Projects

Specific Aim 1: Pioneer novel technologies to enable regulome analysis from minute biosamples

We will pioneer a suite of interrelated methods that will enable genomic localizations of hundreds of trans-acting regulators to be enumerated from minute samples on a rapid timescale suitable for clinical decision-making. These include (i) a new transposase-based method to map open chromatin, transcription factor binding, nucleosome position, and chromatin compaction; (ii) comprehensive maps of long noncoding RNA-chromatin interactions These technologies will yields 10,000 to 1 million-fold improvement in input requirement and speed, or deliver new regulatory information with unprecedented precision and comprehensiveness.
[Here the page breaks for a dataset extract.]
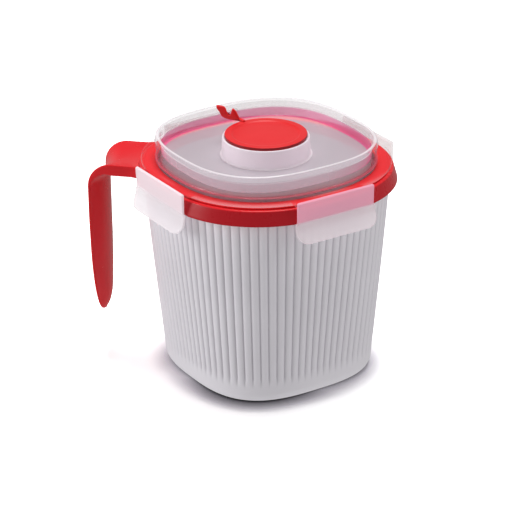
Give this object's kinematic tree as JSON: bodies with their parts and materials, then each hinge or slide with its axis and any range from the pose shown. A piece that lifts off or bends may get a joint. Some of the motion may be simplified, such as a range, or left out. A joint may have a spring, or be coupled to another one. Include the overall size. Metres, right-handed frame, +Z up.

We designed methods that will cross-fertilize one another, such that success with one method makes the others easier to solve.

Specific Aim 2: Develop methods to enumerate allele-specific personal genetic and epigenetic variations

Genome regulation occurs in the context of variations in DNA sequence, modification, and structure, which reflect a person’s genetic heritage and accumulated epigenetic changes over life. We will develop novel methods to reveal (i) phased allele-specific DNA copy number and structural variations; (ii) phased and strand-specific DNA methylomes; (iii) higher order chromosome interactions; (iv) long RNA reads for allelic and isoform assignment. Multi-dimensional allelic interrogation will uniquely enable robust calls and causal linkage between cis variants in the DNA template to transcriptional output.

Specific Aim 3: Develop integrated bioinformatics tools for personal regulomes and validate regulatory insights

We will create methods for extracting functional gene regulatory elements, their cognate regulators, and target genes from the massive amounts of novel data types. We will devise methods to integrate the diverse epigenomic measurements to infer (i) causal regulators and specific regulatory elements affecting gene expression; (ii) key dynamic and disease-specific features based on temporal data of the same individuals. We will validate these regulatory insights by perturbing specific elements and regulators and repeating the regulome analysis, iteratively refining the model to ensure comprehensiveness and accuracy.

Specific Aim 4: Pilot personal regulomes from three tissue types

We will collect multidimensional and cell type specific regulomic data from human biopsies of blood, skin, and brain, representing a liquid tissue and two complex solid tissues. These driving biological projects will motivate the optimization of experimental and analytical pipeline all the way from clinical sample collection to data output. For each tissue type, we aim to derive cell-type specific and intercellular regulatory networks, predicting key regulators and the cis-elements. These experiments will provide an excellent cross section of challenges and solutions for applying personalized regulomics broadly on all tissue types and disease states. 

Specific Aim 5: Disseminate methods and concepts of personal regulomes

We and our Training Core will broadly disseminate technologies and concepts developed at the Center to our local and the entire biomedical community.